CLIQ Energy is acquiring oil producing assets in Kazakhstan.
This is despite having to spend more for the purchase.
The US$117.3 million acquisition sum for a 51% stake in two oilfield blocks in Kazakhstan was only equivalent to RM433.4 million when it was first announced in March this year.
However, with a weaker ringgit, the price tag has ballooned by RM58.79 million or 13% to RM493.83 million based on RM4.213 per dollar as at 5pm yesterday.
On this, CLIQ Energy managing director and CEO Ahmad Ziyad Elias said the acquisition is still economically viable and “within the valuation” based on its sensitivity analysis.
“We’re still upbeat about this project and it has met all the investment criteria set in our prospectus,” he told a press conference after the company’s AGM yesterday.
Ahmad Ziyad added that the company has “no time” left to look for alternative assets within a short period of time considering that it only has until April 9, 2016.
“We’ve spent a lot of time, effort and due diligence getting this and this is the right asset,” he noted.
CLIQ Energy is currently awaiting approval from the Securities Commission (SC) after submitting its proposal early this month. It hopes to conclude the deal early next year.
Meanwhile, executive director and CFO Kamarul Baharin Albakri said the company is in active discussions with the SC to address the shortfall in cash payment for the acquisition.
To recap, CLIQ Energy is required to make a cash payment of US$90 million to the vendor upon completion of the sale and purchase agreement. The remaining US$27.3 million is due at the end of the third year of the acquisition.
Due to the weakening ringgit, the RM345.78 million in the trust account as at March 31 will no longer be able to meet the initial cash payment if ringgit weakness persists.
“We’re looking into potential mechanics within the guidelines itself, in consultation with the SC, to address the potential gap.

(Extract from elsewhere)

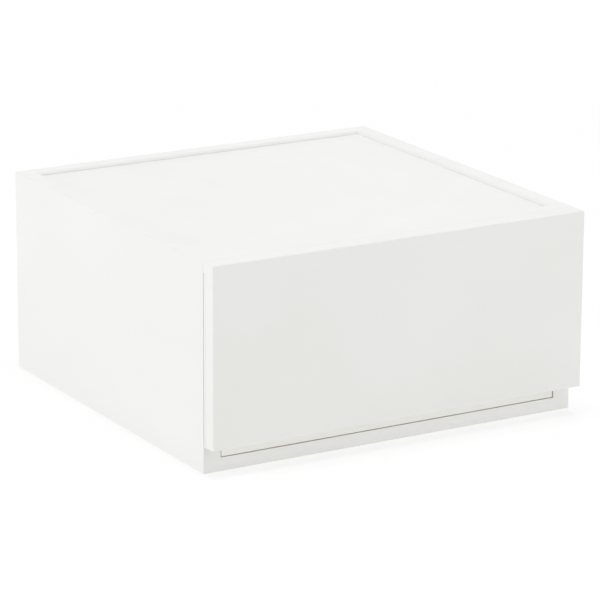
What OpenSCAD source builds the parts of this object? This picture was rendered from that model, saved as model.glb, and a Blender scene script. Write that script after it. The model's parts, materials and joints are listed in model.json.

That’s on-going and the board is aware of this issue.
“From the shareholders’ perspective, the concern they have now is the depreciation of the ringgit against the acquisition cost, if they were to approve it, and whether the company has sufficient cash or not,” Kamarul Baharin noted.

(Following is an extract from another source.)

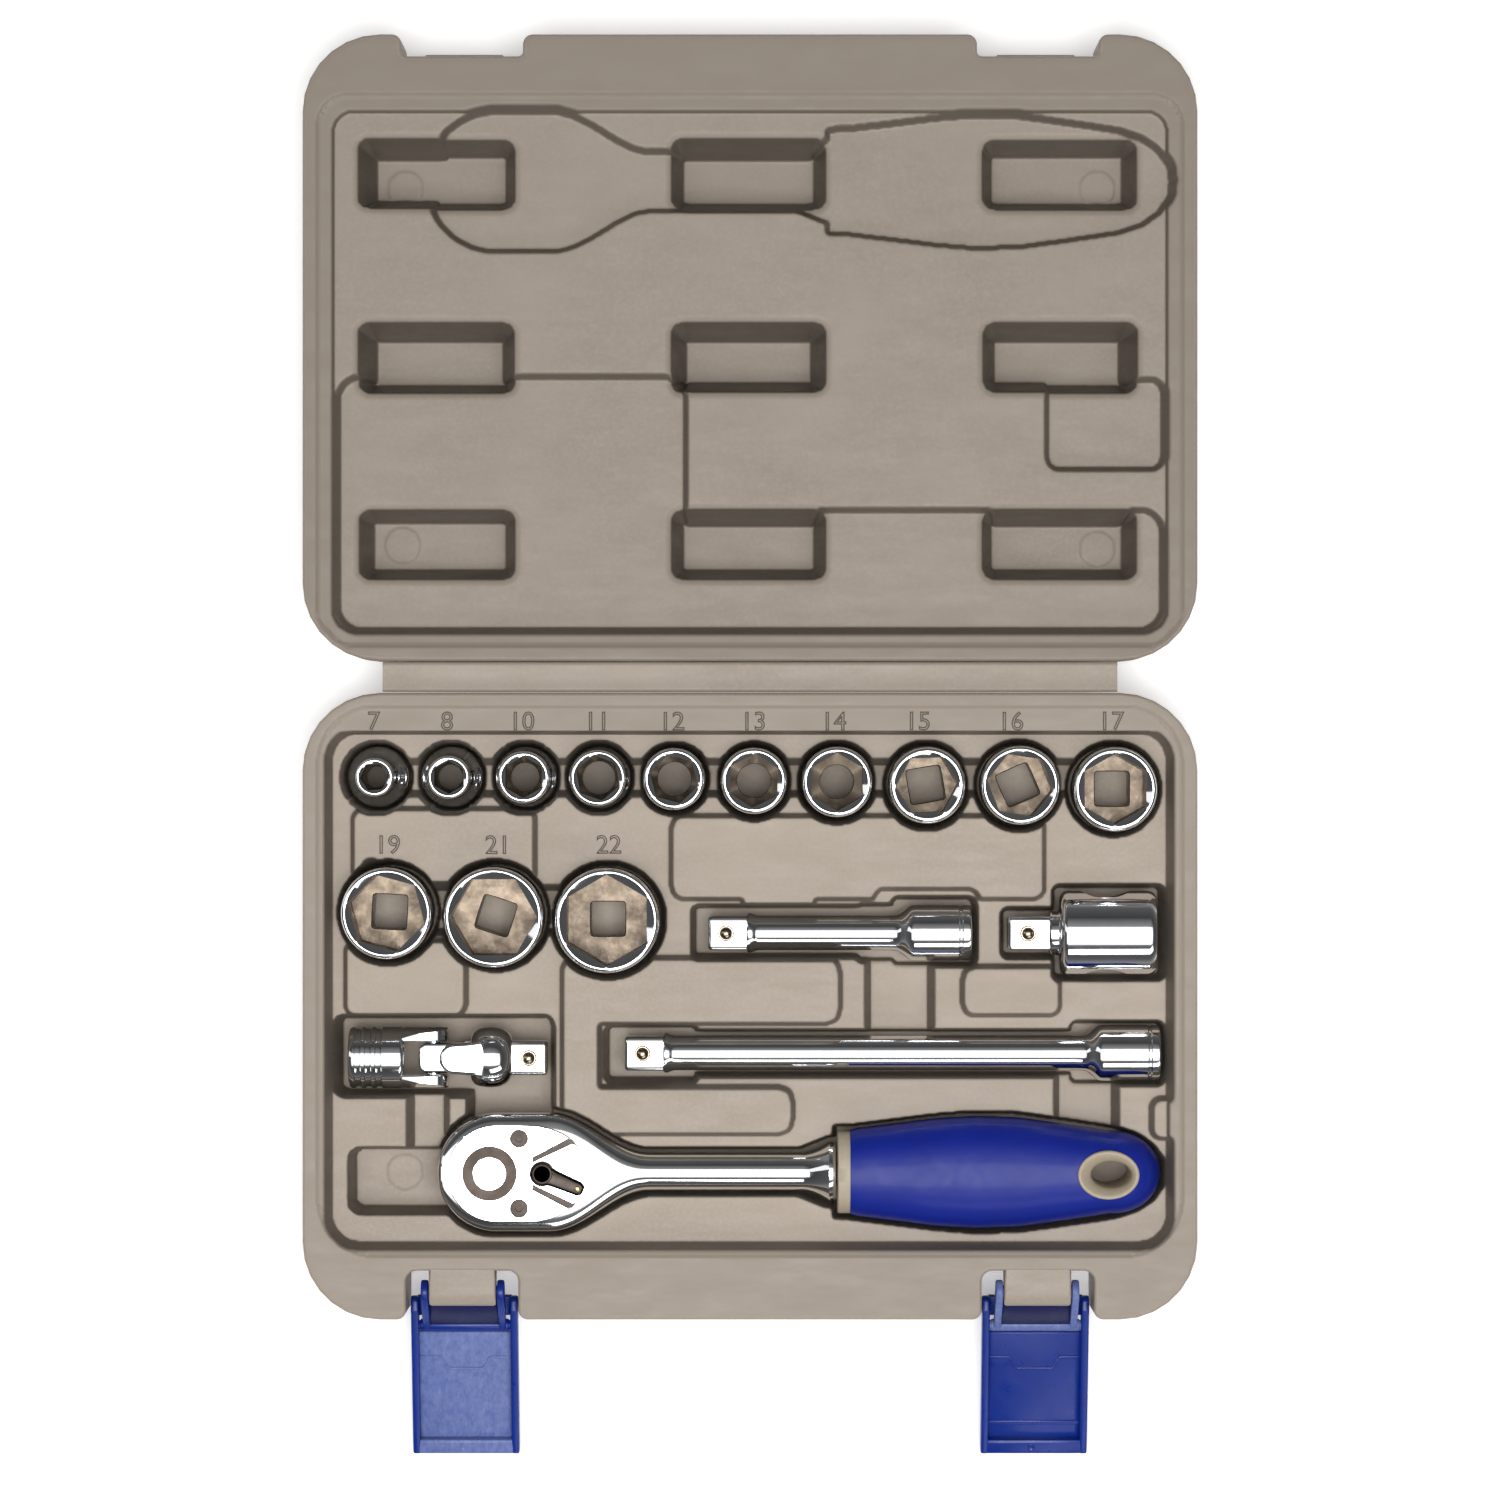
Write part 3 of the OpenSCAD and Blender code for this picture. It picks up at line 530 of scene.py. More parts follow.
def case_half(name, mat, side_mat, outline, xs, ys, h, vent_y):
    """One closed shell: the moulded inner face, the flange round it, the walls and the underside."""
    rim_ring = inset(outline, 1.0)
    px, py = np.meshgrid(xs, ys)
    keep_pt = inside(inset(outline, 2.0), px, py)
    cell = keep_pt[:-1, :-1] & keep_pt[1:, :-1] & keep_pt[:-1, 1:] & keep_pt[1:, 1:]
    index = -np.ones(px.shape, int)
    used = np.zeros(px.shape, bool)
    for a in (slice(None, -1), slice(1, None)):
        for b in (slice(None, -1), slice(1, None)):
            used[a, b] |= cell
    index[used] = np.arange(used.sum())
    verts = np.c_[px[used], py[used], h[used]]
    j, i = np.nonzero(cell)
    quads = np.c_[index[j, i], index[j, i + 1], index[j + 1, i + 1], index[j + 1, i]]
    # the flat ring between the jagged grid edge and the smooth outline
    edges = {}
    for q in quads:
        for k in range(4):
            a, b = int(q[k]), int(q[(k + 1) % 4])
            if (b, a) in edges:
                del edges[(b, a)]
            else:
                edges[(a, b)] = 1
    rim_ids = sorted({v for e in edges for v in e})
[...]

When asked of the consequences of a persistent fall in oil price, Ahmad Ziyad said that the oil price is close to its bottom and the acquisition should bring about a positive impact moving forward.
“We’ve tested the sensitivity up to US$40 a barrel, that’s all I can say, the project is still viable and has value,” he reiterated. The acquisition is based on oil price of US$50 a barrel.
The oilfield assets are able to increase the production capacity from 1,400 barrels per day to 7,500 barrels per day within four years, with an expectation to break even in three years.